8. Saving Scraped Data: Persistence and Analysis

Once you have successfully extracted data using your web scraper, the next step is to save it for persistence and further analysis. Common and versatile formats include JSON and CSV.

Saving to JSON:

JSON (JavaScript Object Notation) is a human-readable format widely used for data interchange. It's excellent for structured data.

const fs = require('fs'); // Node.js file system module

// ... (inside your scrape function, after allItems is populated) ...

fs.writeFileSync('quotes.json', JSON.stringify(allItems, null, 2));
console.log('Data successfully saved to quotes.json');

Saving to CSV (requires a library like csv-stringify):

CSV (Comma Separated Values) is a simple format often used for tabular data, easily importable into spreadsheets.

  1. Install csv-stringify: This library helps convert JavaScript objects into CSV format.

    npm install csv-stringify
    
  2. Modify your script to save as CSV:

    const fs = require('fs');
    const { stringify } = require('csv-stringify');
    
    // ... (inside your scrape function, after allItems is populated) ...
    
    const columns = {
        text: 'Quote',
        author: 'Author',
        tags: 'Tags'
    };
    
    stringify(allItems, { header: true, columns: columns }, (err, output) => {
        if (err) throw err;
        fs.writeFileSync('quotes.csv', output);
        console.log('Data successfully saved to quotes.csv');
    });
    

9. Best Practices for Ethical and Effective Web Scraping

Adhering to best practices is crucial for building ethical and effective web scrapers.

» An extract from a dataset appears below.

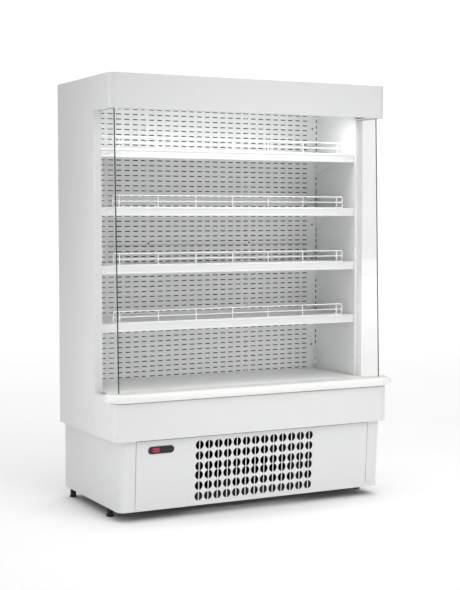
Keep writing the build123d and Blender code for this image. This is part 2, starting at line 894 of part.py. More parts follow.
def plinth_solid(inset):
    """The plinth's full outline, leaning back to a smaller reach at the floor."""
    half = plinth_side - inset
    radius = plinth_radius - inset
    low = front_outline(half, plinth_bottom_reach - inset, radius, plinth_rear)
    high = front_outline(half, plinth_top_reach - inset, radius, plinth_rear)
    return loft([Pos(0, 0, plinth_bottom) * low, Pos(0, 0, plinth_top) * high], ruled=True)


plinth_shell = plinth_solid(0) - plinth_solid(sheet)
panel_space = span(-panel_half_width + panel_gap / 2, panel_half_width - panel_gap / 2,
                   front - plinth_top_reach - 1, front, plinth_bottom, plinth_top - panel_top_drop)
corner_space = span(panel_half_width + panel_gap / 2, half_width, front - plinth_top_reach - 1,
                    plinth_rear - 0.01, plinth_bottom, plinth_top)


def plinth_front(z):
    """Y of the plinth's leaning front face at a level."""
    share = (z - plinth_bottom) / (plinth_top - plinth_bottom)
    return front - plinth_bottom_reach - share * (plinth_top_reach - plinth_bottom_reach)


def plinth_corner():
    """Right part: side sheet bent round the front corner up to the panel's seam."""
    return plinth_shell & corner_space


controller_frame = Plane((controller_x, plinth_front(controller_level), controller_level),
                         x_dir=(1, 0, 0),
                         z_dir=(0, -math.cos(plinth_lean), -math.sin(plinth_lean)))


def vent_cuts():
    """Round vent openings in two groups of rows, each crossed by an upright bar."""
    cuts = []
    for group_top in (vent_top_level, vent_second_level):
        for row in range(vent_group_rows):
            z = group_top - row * vent_pitch_z
            for column in range(vent_columns):
                x = vent_center_x + (column - (vent_columns - 1) / 2) * vent_pitch_x
                hole = rod_y(vent_radius, x, z, front - plinth_top_reach - 5,
                             front - plinth_bottom_reach + panel_flange)
                bar = span(x - vent_bar / 2, x + vent_bar / 2, front - plinth_top_reach - 6,
                           front, z - vent_radius - 1, z + vent_radius + 1)
                cuts.append(hole - bar)
    return cuts


def grille_panel():
    """Removable front panel with the vents and the controller's cut-out."""
    panel = plinth_shell & panel_space
    depth = span(-panel_half_width, panel_half_width, front - plinth_top_reach,
                 front - plinth_bottom_reach + sheet + panel_flange, plinth_bottom, plinth_top)
    body = (plinth_solid(0) & panel_space) & depth
    for s in (-1, 1):
        outer = s * (panel_half_width - panel_gap / 2)
        inner = s * (panel_half_width - panel_gap / 2 - sheet)
        panel += body & span(min(outer, inner), max(outer, inner), front - plinth_top_reach,
                             front, plinth_bottom, plinth_top)
    cutout = controller_frame * Box(controller_box_width + 2 * controller_gap,
                                    controller_box_height + 2 * controller_gap, 20)
    return panel - vent_cuts() - cutout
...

This ensures your GUI automation efforts are sustainable and respectful of website policies.

  • Respect robots.txt: Always check the website's robots.txt file (e.g., https://www.example.com/robots.txt). This file provides guidelines on which parts of the site are disallowed for automated crawling or scraping. Respecting it is a fundamental ethical practice.
  • Add Delays: To avoid overwhelming the target server and getting your IP blocked, implement random delays between requests. This mimics human browsing behavior.
    function sleep(ms) {
        return new Promise(resolve => setTimeout(resolve, ms));
    }
    // ...
    await sleep(Math.random() * 3000 + 1000); // Random delay between 1 and 4 seconds
    
  • Use Realistic User-Agents: Set a realistic User-Agent header in your Playwright script. This helps avoid being easily identified as a bot and potentially blocked.
  • Headless vs. Headed Mode: Use headless mode for production web scraping for optimal performance and resource usage. Reserve headed mode (headless: false) for debugging and development.
  • Monitor and Adapt: Websites frequently change their structure. Your web scrapers will inevitably break. Regularly monitor your scrapers and be prepared to adapt them to website changes.
  • Ethical Considerations: Always be mindful of the website's terms of service. Avoid scraping sensitive data, overwhelming their servers with excessive requests, or using scraped data for malicious purposes.

This comprehensive tutorial covers the fundamental aspects of web scraping with Playwright. By mastering these techniques and adhering to best practices, you can build robust and efficient web scrapers for a wide variety of modern websites, significantly enhancing your automation capabilities and productivity.